3 hidden cloud threats businesses must know about

Cloud and mobile apps are now firmly entrenched in the daily activity if both consumers and businesses, igniting discussions throughout the business – from IT to the boardroom.

On average, a staggering 917 cloud apps are in use within the enterprise. Yet 94% of these apps are not enterprise ready, lacking both core auditing functions and security certifications.

As a result, many apps are more prone to vulnerabilities and exploits while also seeing service level agreements (SLAs) weakened.

It’s an astonishing number, particularly when considering that the majority of businesses underestimate the quantity of cloud apps used by employees by a factor of ten.

As employees increasingly embrace and rely upon cloud apps to get their jobs done efficiently, this problem will only worsen.

>See also: Why organisations must approach integration and security in the cloud differently

Companies are being left vulnerable to specific and growing cloud-borne threats as cloud and mobile trends continue to take off.

The majority of IT professionals recognise that a large quantity of sensitive corporate data is now stored in, and shared through, the cloud.

Organisations therefore face an increasingly difficult challenge: finding the balance between empowering staff to access and use cloud apps while implementing sufficient protection against data loss.

This is not the only hurdle to clear – a recent survey conducted by Netskope at the 2016 RSA conference found that enterprises are experiencing a growing need for a more unified security strategy, particularly in the wake of a string of high-profile breaches.

This same survey revealed the following top three reasons why IT must take quick action against the growing threat landscape unleashed by cloud technology.

1. Increased risk of insider threats through cloud app usage

To control risks around cloud app usage, businesses need to know what staff are doing with data in the cloud and which apps they are using.

The more employees use unsanctioned cloud apps, the greater the risk of sensitive corporate data being accidentally exposed and falling into the wrong hands.

While 52% of security breaches are due to human error, employees rarely leak data intentionally.

Accidental or not, the consequences of a data breach cannot be taken lightly.

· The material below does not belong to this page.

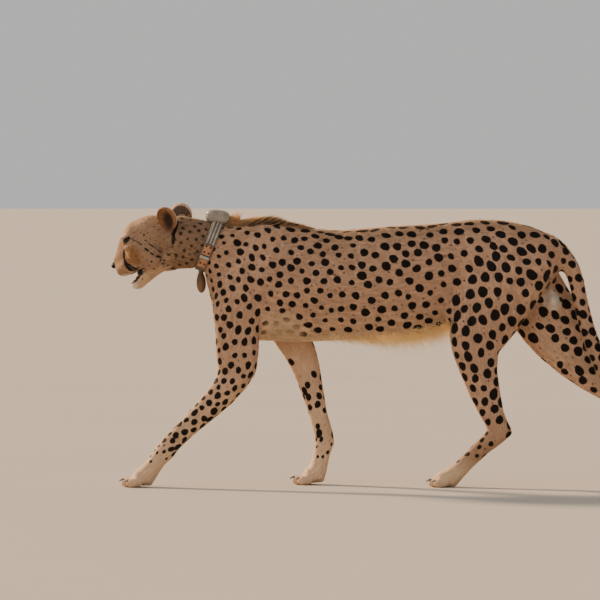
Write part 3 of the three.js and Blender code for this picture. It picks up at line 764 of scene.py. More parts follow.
def lie_of_coat():
    """The direction in which the hair lies, along the surface."""
    flow = np.tile([1.0, 0.0, -0.15], (COUNT, 1))
    flow[:, 2] -= 0.25 * np.abs(NORMALS[:, 1]) * belongs("chest", "belly", "hips")
    for name, parts in {"tail": TAIL, **LIMBS}.items():
        mine, axis = belongs(*parts), AXES[name]
        flow[mine] = along_axis(axis, POINTS[mine])[2]
        if name in LIMBS:
            # High on a leg the hair still lies back, as on the flank.
            top = belongs(parts[0])
            height = smooth(POINTS[top][:, 2], axis[1][2] + 0.05, axis[0][2])[:, None]
            flow[top] += height * np.array([0.8, 0.0, 0.2])
    # On the face it lies away from the nose, and on an ear away from its root.
    away = unit(POINTS[FACE] - from_head(92, 0, -42))
    flow[FACE] = unit(away + 0.25 * -HEAD_AXES[0])
    flow[belongs("scrotum")] = (0.2, 0.0, -1.0)
    for name, side in EAR_SIDES.items():
        mine = belongs(name)
        ahead, out, up = EAR["at"]
        flow[mine] = unit(POINTS[mine] - from_head(ahead, side * out * 0.75, up - 30))
    flow = spread(unit(flow), 24)
    flow -= NORMALS * (flow * NORMALS).sum(axis=1, keepdims=True)
    return unit(flow)


FLOW = lie_of_coat()
ACROSS = unit(np.cross(NORMALS, FLOW))

# ---- Markings ----
INNER = smooth(-NORMALS[:, 1] * np.sign(POINTS[:, 1]), 0.1, 0.7)  # facing the opposite leg
IN_LEG = sum(belongs(*parts) for parts in LIMBS.values()).astype(float)
LOWER_LEG = IN_LEG * smooth(POINTS[:, 2], KNEE_HEIGHT + 0.02, KNEE_HEIGHT - 0.06)
UNDER = smooth(-NORMALS[:, 2], 0.62, 0.95) * (1 - IN_LEG)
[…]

Businesses must implement cloud app security strategies to protect against both scenarios.

Employee training is just one way to alleviate the risk of insider threats. Data loss prevention tools are also an effective way to mitigate the risks generated by employees – the most insecure endpoint within an enterprise.

2. Security strategies often underestimate the cloud as a threat vector

The explosion of mobile cannot be ignored. Ericsson predicts that by 2020, we will see 6 billion global mobile users (approximately 70% of the world’s population).

While cloud apps empower today’s workforce with the tools for enhanced productivity and collaboration, companies do need to be acutely aware of the cloud as a growing threat vector.

Sanctioned apps represent less than 5% of an enterprise’s total cloud app footprint, yet recent Netskope research found malware in even the sanctioned apps across 12% of businesses.

Unsanctioned apps often pose an even greater threat as they have yet to be identified, formally assessed and approved by the IT department.

In spite of this, just 37% of respondents at RSA were able to confirm that their organisations have implemented solid policies to address cloud-based threats.

As the threat vector created by cloud apps continues to grow, companies need to ensure that their security strategies are able to handle the risks posed by these apps.

In addition, any security strategy must also safeguard the sensitive data stored within apps and the range of mobile devices in use within the business.

3. Greater exposure to threats through disjointed security policies

The RSA survey revealed that many organisations fail to implement clear, organised policies which detail how users should access the network, cloud and both personal as well as company-issued mobile devices.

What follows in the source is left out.